→ **GIVEN TASK**
Restate the entire listing word for word.
────────
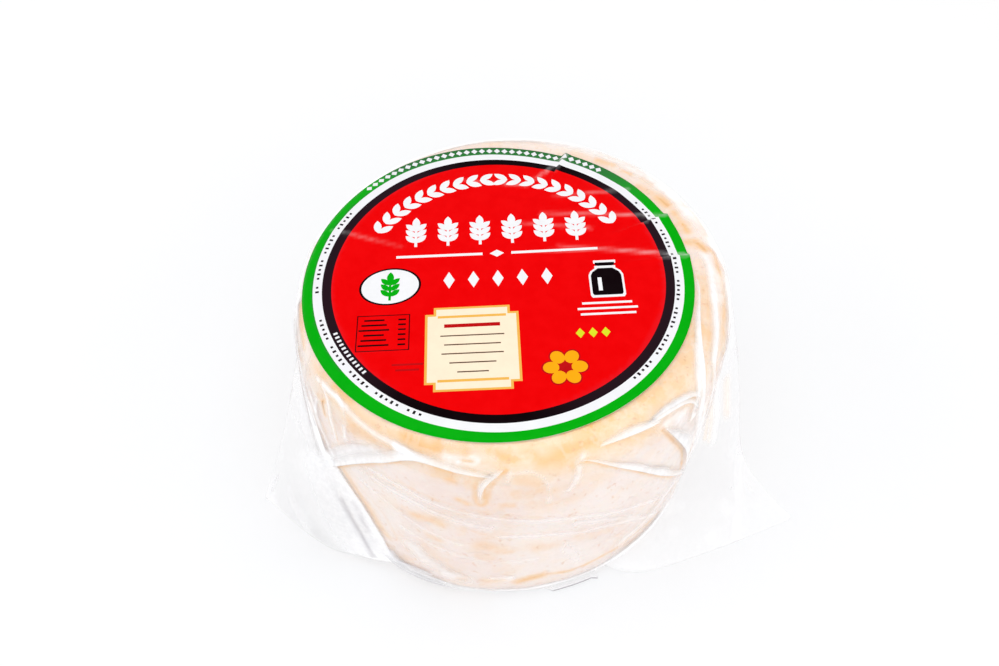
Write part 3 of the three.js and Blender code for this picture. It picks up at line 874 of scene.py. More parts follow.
def film_finish(name, least, most, gloss, glow, white):
    """Clear film: alpha runs from least to most as the haze goes from 0 to 1."""
    material, tree, shader = new_material(
        name, Roughness=0.35, Coat_Weight=gloss, Coat_Roughness=0.1, IOR=1.4, Emission_Color=WHITE
    )
    material.cycles.emission_sampling = "NONE"
    # The film's emission is a painted glow, with more of it where lit is set.
    painted_glow = maths(tree, "MULTIPLY_ADD", attribute(tree, "lit"), LIT_GLOW, glow)
    tree.links.new(painted_glow, shader.inputs["Emission Strength"])
    where = add_node(tree, "ShaderNodeTexCoord").outputs["Object"]
    mottle = ramp(tree, speckle(tree, where, 240.0, 4.0, 0.6, 2.2), 0.3, 0.75)
    uneven = maths(tree, "MULTIPLY_ADD", mottle, 0.2, 0.88)
    veil = maths(tree, "MULTIPLY", attribute(tree, "haze"), uneven)
    alpha = maths(tree, "MULTIPLY_ADD", veil, most - least, least, clamp=True)
    tree.links.new(alpha, shader.inputs["Alpha"])
    thin = (white * 0.97, white * 0.975, white * 0.995)
    milk = blend_colours(tree, mottle, thin, (white, white, white * 1.01))
    shade = blend_colours(tree, attribute(tree, "grey"), milk, FILM_SHADOW)
    shade = blend_colours(tree, attribute(tree, "warm"), shade, FILM_TAN)
    tree.links.new(shade, shader.inputs["Base Color"])
    add_bump(tree, shader, speckle(tree, where, 900.0, 3.0, 0.5, 5.0), 0.0002, 0.3)
    return material


tight_film = film_finish("tight_clear_film", least=0.04, most=0.88, gloss=0.4, glow=0.08, white=0.95)
loose_film = film_finish("loose_clear_film", least=0.0, most=0.92, gloss=0.1, glow=0.09, white=0.918)

# %% [markdown]
# ### Where the film is pulled
#
# Film that is drawn over a round body can't lie flat. It gathers into fine straight wrinkles that
# run out from each corner of the bag, like the folds from the corner of a tied cloth. They are
# drawn here as fans: round each knot the relief changes quickly with direction and slowly with
# distance. Broader swellings follow the pleats.

# %% The tight film's wrinkles
# Where the film gathers: azimuth and height of the knot, how far its wrinkles reach, their height,
# and how many there are in a full turn.
KNOTS = [
    (-154, 40, 85.0, 0.35, 13),
    (-33, 42, 80.0, 0.35, 13),
    (-168, 80, 45.0, 0.45, 11),
    (-8, 104, 50.0, 0.45, 11),
    (-128, 6, 60.0, 0.50, 15),
    (-62, 6, 45.0, 0.35, 13),
    (52, 60, 70.0, 0.45, 12),
    (128, 56, 70.0, 0.45, 12),
]
KNOT_SIZE, WRINKLE_LENGTH = 8.0, 55.0
SWELL_WIDTH, SWELL_HEIGHT = 6.0, 0.3


def fan(points, normals, knot, seed):
    """The wrinkles that run out from one knot, in mm."""
    azimuth, z, reach, height, count = knot
    turn = math.radians(azimuth)
    side = np.array((-math.sin(turn), math.cos(turn), 0.0))
    off = points - on_wall(turn, z)
    distance = np.linalg.norm(off, axis=-1)
    lift = np.zeros(len(points))
    near = (distance < reach) & ((normals * on_wall(turn, z, 1.0)).sum(-1) > 0)
    angle = np.arctan2(off[near, 2], off[near] @ side)
    turns = count / 3
    keys = (np.cos(angle) * turns, np.sin(angle) * turns, distance[near] / WRINKLE_LENGTH)
    wrinkle = rough(np.column_stack(keys), 1.0, seed)
    fade = smooth(distance[near] / KNOT_SIZE) * (1 - smooth(distance[near] / reach))
    lift[near] = height * fade * smooth((wrinkle + 0.1) / 0.7)
    return lift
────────
→ **RESULT**
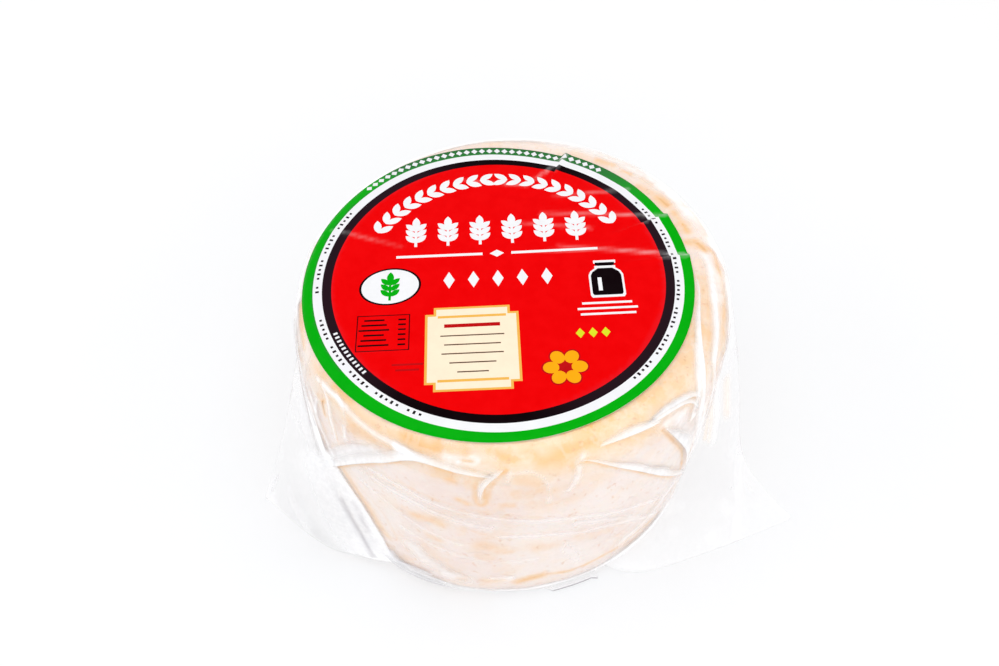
Write part 3 of the three.js and Blender code for this picture. It picks up at line 874 of scene.py. More parts follow.
def film_finish(name, least, most, gloss, glow, white):
    """Clear film: alpha runs from least to most as the haze goes from 0 to 1."""
    material, tree, shader = new_material(
        name, Roughness=0.35, Coat_Weight=gloss, Coat_Roughness=0.1, IOR=1.4, Emission_Color=WHITE
    )
    material.cycles.emission_sampling = "NONE"
    # The film's emission is a painted glow, with more of it where lit is set.
    painted_glow = maths(tree, "MULTIPLY_ADD", attribute(tree, "lit"), LIT_GLOW, glow)
    tree.links.new(painted_glow, shader.inputs["Emission Strength"])
    where = add_node(tree, "ShaderNodeTexCoord").outputs["Object"]
    mottle = ramp(tree, speckle(tree, where, 240.0, 4.0, 0.6, 2.2), 0.3, 0.75)
    uneven = maths(tree, "MULTIPLY_ADD", mottle, 0.2, 0.88)
    veil = maths(tree, "MULTIPLY", attribute(tree, "haze"), uneven)
    alpha = maths(tree, "MULTIPLY_ADD", veil, most - least, least, clamp=True)
    tree.links.new(alpha, shader.inputs["Alpha"])
    thin = (white * 0.97, white * 0.975, white * 0.995)
    milk = blend_colours(tree, mottle, thin, (white, white, white * 1.01))
    shade = blend_colours(tree, attribute(tree, "grey"), milk, FILM_SHADOW)
    shade = blend_colours(tree, attribute(tree, "warm"), shade, FILM_TAN)
    tree.links.new(shade, shader.inputs["Base Color"])
    add_bump(tree, shader, speckle(tree, where, 900.0, 3.0, 0.5, 5.0), 0.0002, 0.3)
    return material


tight_film = film_finish("tight_clear_film", least=0.04, most=0.88, gloss=0.4, glow=0.08, white=0.95)
loose_film = film_finish("loose_clear_film", least=0.0, most=0.92, gloss=0.1, glow=0.09, white=0.918)

# %% [markdown]
# ### Where the film is pulled
#
# Film that is drawn over a round body can't lie flat. It gathers into fine straight wrinkles that
# run out from each corner of the bag, like the folds from the corner of a tied cloth. They are
# drawn here as fans: round each knot the relief changes quickly with direction and slowly with
# distance. Broader swellings follow the pleats.

# %% The tight film's wrinkles
# Where the film gathers: azimuth and height of the knot, how far its wrinkles reach, their height,
# and how many there are in a full turn.
KNOTS = [
    (-154, 40, 85.0, 0.35, 13),
    (-33, 42, 80.0, 0.35, 13),
    (-168, 80, 45.0, 0.45, 11),
    (-8, 104, 50.0, 0.45, 11),
    (-128, 6, 60.0, 0.50, 15),
    (-62, 6, 45.0, 0.35, 13),
    (52, 60, 70.0, 0.45, 12),
    (128, 56, 70.0, 0.45, 12),
]
KNOT_SIZE, WRINKLE_LENGTH = 8.0, 55.0
SWELL_WIDTH, SWELL_HEIGHT = 6.0, 0.3


def fan(points, normals, knot, seed):
    """The wrinkles that run out from one knot, in mm."""
    azimuth, z, reach, height, count = knot
    turn = math.radians(azimuth)
    side = np.array((-math.sin(turn), math.cos(turn), 0.0))
    off = points - on_wall(turn, z)
    distance = np.linalg.norm(off, axis=-1)
    lift = np.zeros(len(points))
    near = (distance < reach) & ((normals * on_wall(turn, z, 1.0)).sum(-1) > 0)
    angle = np.arctan2(off[near, 2], off[near] @ side)
    turns = count / 3
    keys = (np.cos(angle) * turns, np.sin(angle) * turns, distance[near] / WRINKLE_LENGTH)
    wrinkle = rough(np.column_stack(keys), 1.0, seed)
    fade = smooth(distance[near] / KNOT_SIZE) * (1 - smooth(distance[near] / reach))
    lift[near] = height * fade * smooth((wrinkle + 0.1) / 0.7)
    return lift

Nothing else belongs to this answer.